In this movie Pollard demonstrated her talent as a dancer. (Lombard and Pollard were extremely close friends during the time they were working for Sennett. Stories of wild practical jokes have been written about over the years.) She memorably appeared in several Laurel and Hardy films of the mid-1930s, as a shrewish wife of Oliver Hardy in Thicker than Water (1935) and Our Relations (1936) and also as a maid in Bonnie Scotland (1935). Her screen credits continued into the early 1940s, again appearing briefly with Laurel and Hardy in The Dancing Masters (1943). Her final role was in Kid Dynamite (1943).
Daphne Pollard died in Los Angeles in 1978.
References
- Fort Wayne Journal-Gazette, The Littlest Soubrette On Broadway, Sunday, 4 July 1915, Page 8.

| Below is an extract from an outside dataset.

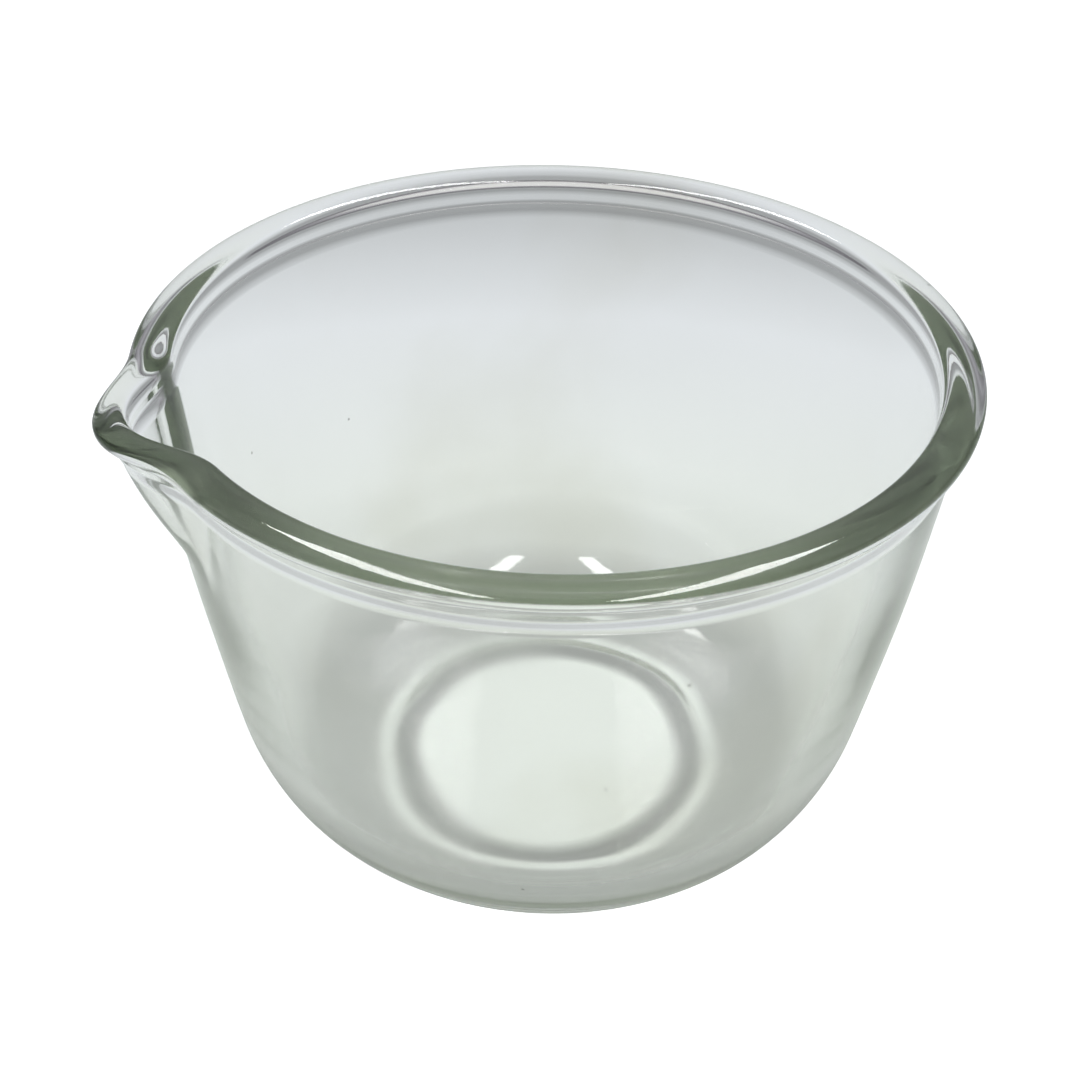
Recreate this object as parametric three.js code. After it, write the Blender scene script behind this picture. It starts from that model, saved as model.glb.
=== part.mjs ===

- Los Angeles Times, Sad Hunt For Baby Actress, 29 September 1907, Page II1.
- Los Angeles Times, Bare Legs Catch Eye, 13 April 1914, Page III4.
- Los Angeles Times, Show World Review, 11 May 1916, Page II6.
- Los Angeles Times, Daphne Pollard With Sennett, 4 June 1927, Page A6.
- Los Angeles Times, Three Comedy Units Under Way At Sennett Studio, 17 July 1927, Page C11.
- New York Times, Brooklyn Amusements, 4 October 1908, Page X2.
- New York Times, Vaudeville, 18 April 1909, Page X8.
- New York Times, News And Gossip Of Vaudeville, 18 May 1924, Page X2.